Sebbene non vi sia l’obbligo per il conduttore di approfondire le ragioni di fatto, di diritto o economiche su cui il grave motivo enunciato è fondato, né di darne la prova (ormai per giurisprudenza consolidata), le giustificazioni fornite per la liberazione anticipata dal vincolo contrattuale devono essere determinate da avvenimenti sopravvenuti, estranee alla volontà del conduttore e imprevedibili, tali da rendere oltremodo gravosa per quest’ultimo la prosecuzione del rapporto.

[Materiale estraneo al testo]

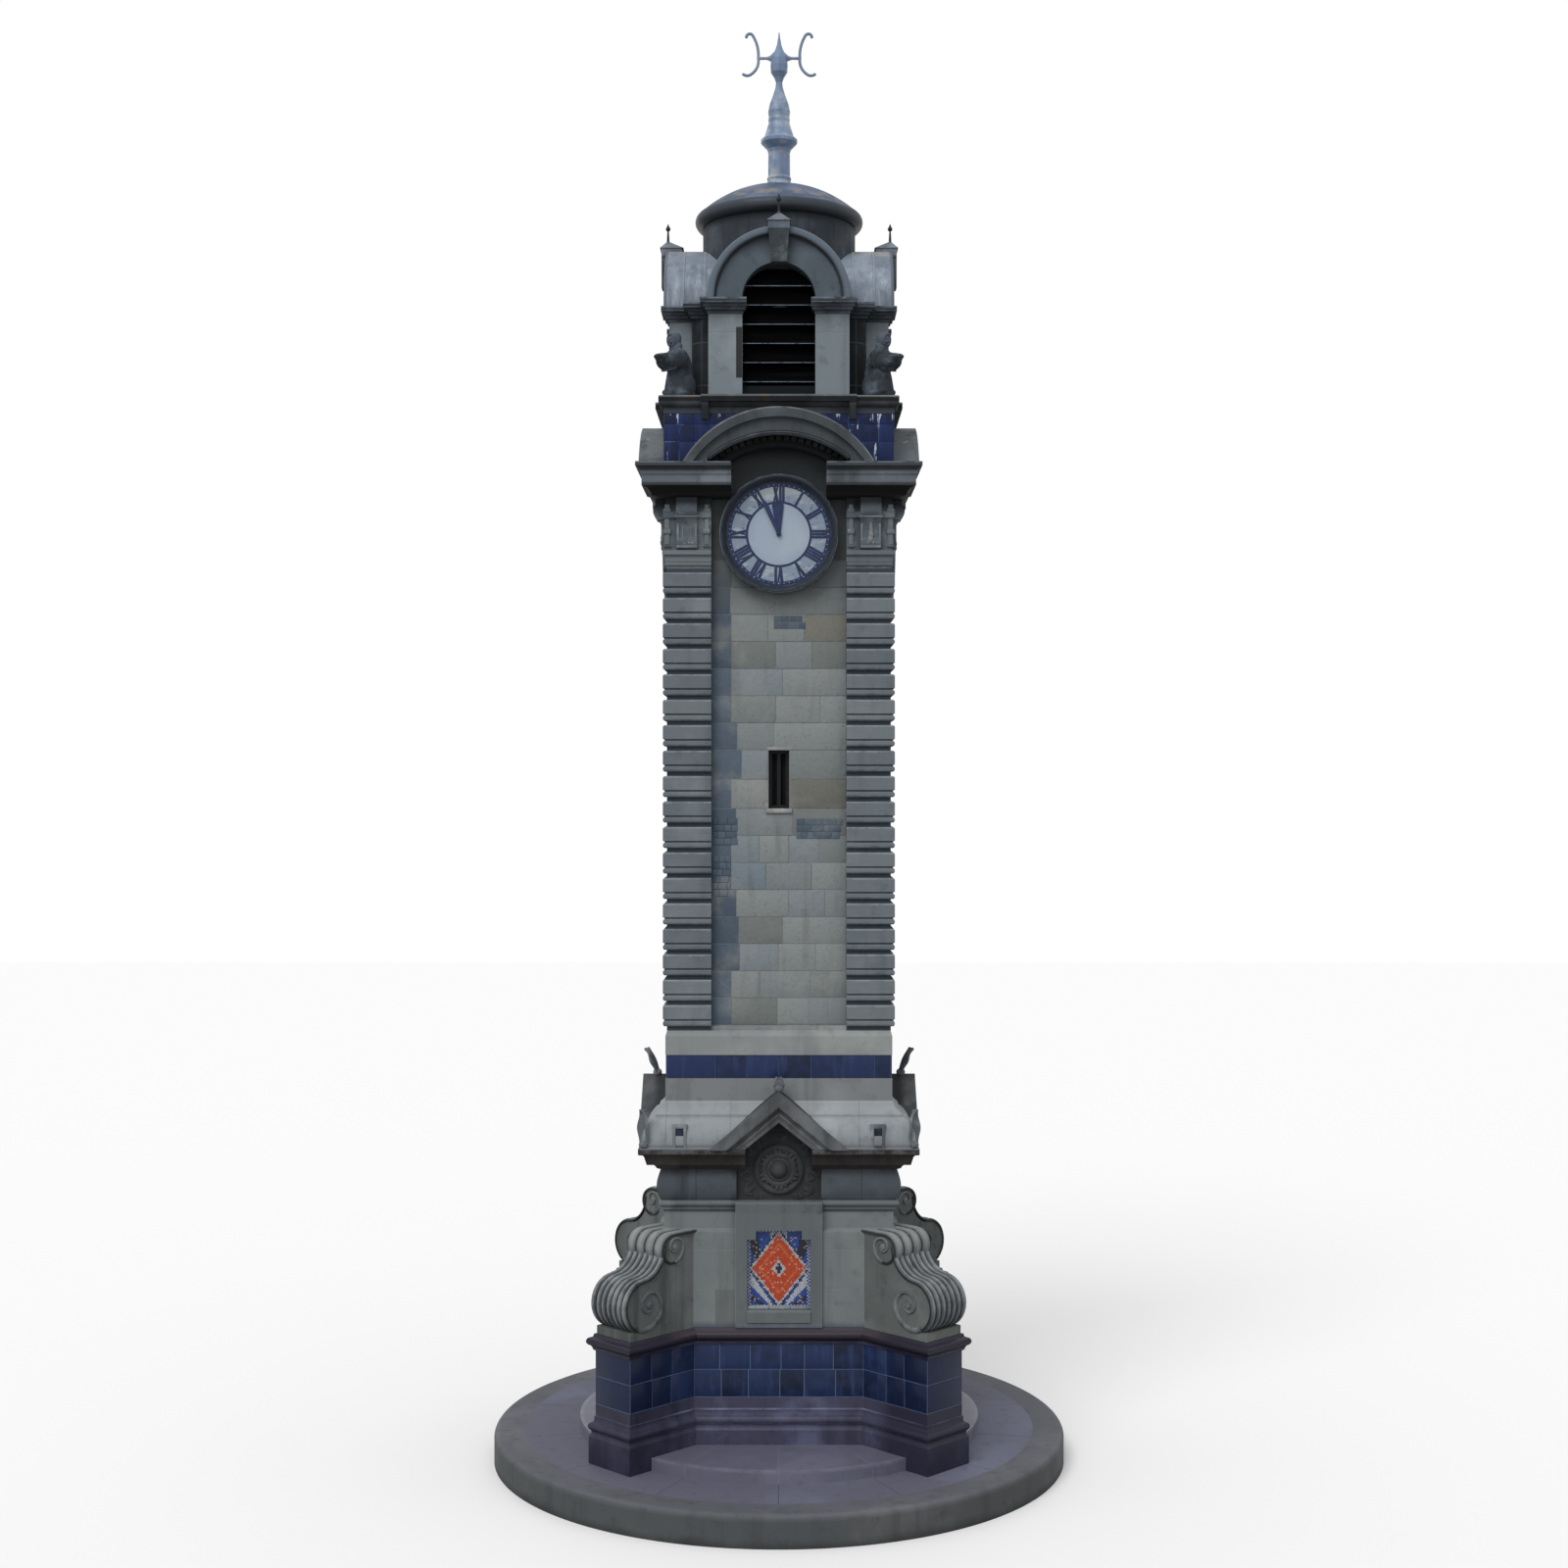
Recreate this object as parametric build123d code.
"""A stone clock tower of about 14.5 m on a round podium, in millimetres.

+Z is up, the front looks along -Y, and the origin is the middle of the podium's underside. The tower has
four like sides, so most pieces are made once for the front and turned about the Z axis in quarter turns. A
name that ends in HALF is half a width, measured from the tower's axis.
"""
import os
from math import sqrt

from build123d import *

# ---------------------------------------------------------------- podium and step
PODIUM_RADIUS = 2880
PODIUM_HEIGHT = 300
KERB_WIDTH = 310
KERB_ROUNDING = 60
STEP_RADIUS = 2020
STEP_HEIGHT = 120

# ---------------------------------------------------------------- base
HOLLOW_HALF = 700  # the tower's inside, all the way up
BASE_HALF = 1170
PEDESTAL_HEIGHT = 1240
PEDESTAL_WIDTH = 500
PEDESTAL_LENGTH = 570  # beyond the core's corner
WING_WIDTH = 486
WING_LENGTH = 560
WING_BLOCK_HEIGHT = 80
LOW_VOLUTE_RADIUS = 235
LOW_VOLUTE_LENGTH = 615
HIGH_VOLUTE_RADIUS = 140
WAIST_RADIUS = 320
PLINTH_OUT = 48
CAP_OUT = 48
DADO_RISE = 570  # from the podium to the tiled dado
CAP_HEIGHT = 158
UPPER_BASE_HEIGHT = 1105
UPPER_BASE_SETBACK = 60
SETBACK_DROP = 155
SURROUND_WIDTH = 840
SURROUND_OUT = 28
PANEL_WIDTH = 614
PANEL_HEIGHT = 766
PANEL_RISE = 173
PANEL_DEPTH = 90
PANEL_THICKNESS = 40
PANEL_SHOULDER = 86  # the square step in each top corner of the picture panel
SILL_HEIGHT = 119
SILL_OUT = 14

# ---------------------------------------------------------------- entablature, gables and roof of the base
ARCHITRAVE_HEIGHT = 118
FRIEZE_HEIGHT = 297
CORNICE_HEIGHT = 225
CORNICE_OUT = 180
FRIEZE_GAP_HALF = 410
CORNICE_GAP_HALF = 322
TYMPANUM_FACE = 1120
GABLE_RISE = 551
GABLE_INNER_RISE = 255
GABLE_HALF = 665
GABLE_FRONT = 1385
GABLE_CROWN_OUT = 60
GABLE_CROWN_DEPTH = 130
BOSS_RADIUS = 235
BOSS_RISE = 302
ROOF_HEIGHT = 435
LEAF_SEAT = 1240
LEAF_BUD = 42
LEAF_THICKNESS = 46
APEX_LEAF = 300
BROKEN_LEAF = 140
CORNER_LEAF = 380

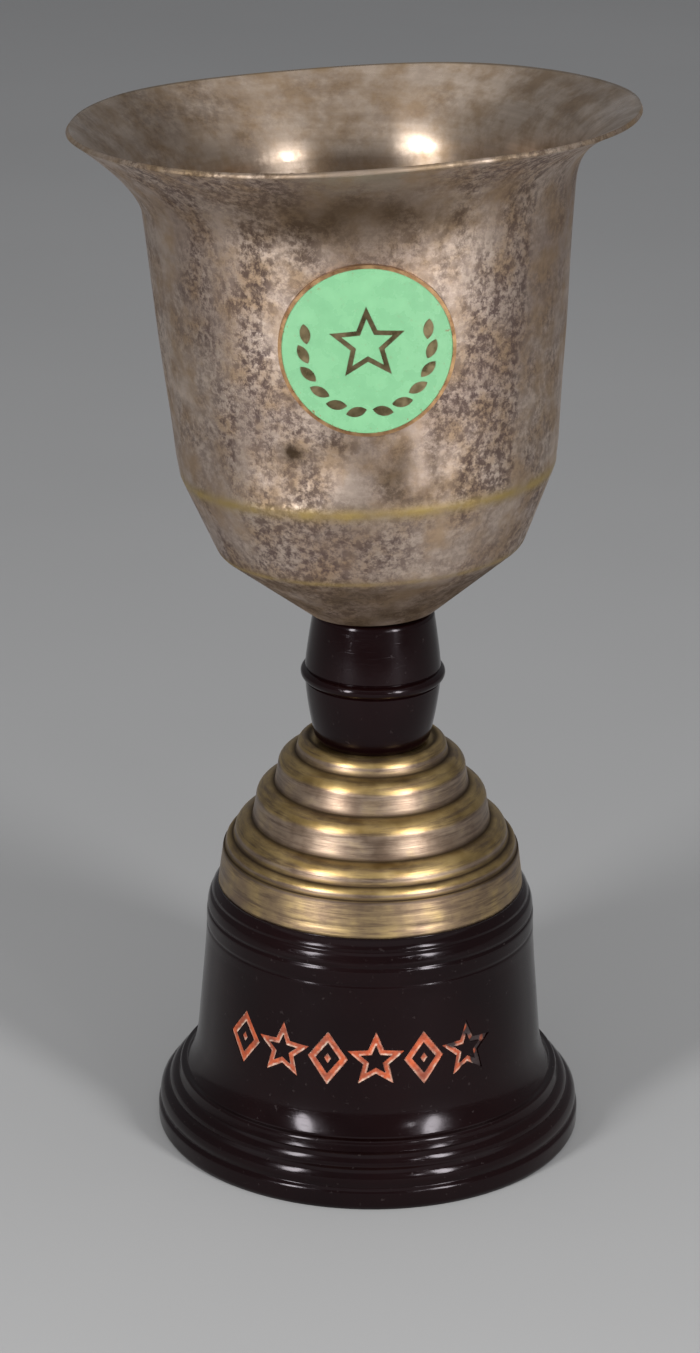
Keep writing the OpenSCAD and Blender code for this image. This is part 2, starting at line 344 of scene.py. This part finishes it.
bell.faces.index_update()
figure_numbers = {f.index for f in sunk_faces}
paint = bell.copy()
bmesh.ops.delete(
    paint, geom=[f for i, f in enumerate(paint.faces) if i not in figure_numbers], context="FACES"
)
sunk = bmesh.ops.extrude_face_region(bell, geom=sunk_faces)
bmesh.ops.delete(bell, geom=[f for f in sunk_faces if f.is_valid], context="FACES")
for vertex in [v for v in sunk["geom"] if isinstance(v, bmesh.types.BMVert)]:
    across = Vector((vertex.co.x, vertex.co.y, 0))
    vertex.co -= across.normalized() * frieze_depth * mm

for i in range(6):
    rib = bmesh.ops.create_cube(bell, size=1)["verts"]
    bmesh.ops.scale(bell, vec=(22.4 * mm, 2.2 * mm, 12.4 * mm), verts=rib)
    bmesh.ops.translate(bell, vec=(21.4 * mm, 0, (plate_under - 5.6) * mm), verts=rib)
    rib_edges = list({e for v in rib for e in v.link_edges})
    rounded = bmesh.ops.bevel(
        bell, geom=rib_edges, offset=0.4 * mm, segments=2, profile=0.5, affect="EDGES", material=-1
    )
    rib_points = list({v for f in rounded["faces"] for v in f.verts})
    bmesh.ops.rotate(
        bell, verts=rib_points, cent=(0, 0, 0), matrix=Matrix.Rotation(math.radians(i * 60 + 30), 3, "Z")
    )
finished_piece(bell, "bell_base", ["base"], [moulding])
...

Il grave motivo deve possedere una connotazione oggettiva, la quale, certamente, non può rinvenirsi nella personale valutazione imprenditoriale effettuata dal conduttore in ordine alla convenienza o meno di continuare la propria attività commerciale.

Dovrà, al contrario, non solo essere tale da eccedere l’ambito della normale alea contrattuale, ma anche determinare uno squilibrio tra le prestazioni assunte originariamente dalle parti, di modo da “incidere significativamente sull’andamento dell’azienda globalmente considerata”.

Per la Terza sezione civile della Cassazione, la Corte d’Appello è pertanto incorsa in errore di sussunzione laddove ha mancato di considerare che la ragione di recesso indicata dal conduttore costituisse una mera dichiarazione di volontà, come tale inidonea a integrare un “grave motivo”.

Assorbiti gli altri motivi di ricorso, i supremi giudici cassavano la sentenza impugnata e, in relazione alla censura accolta, rinviavano al secondo grado per il nuovo esame sulla base dei principi giusto enunciati.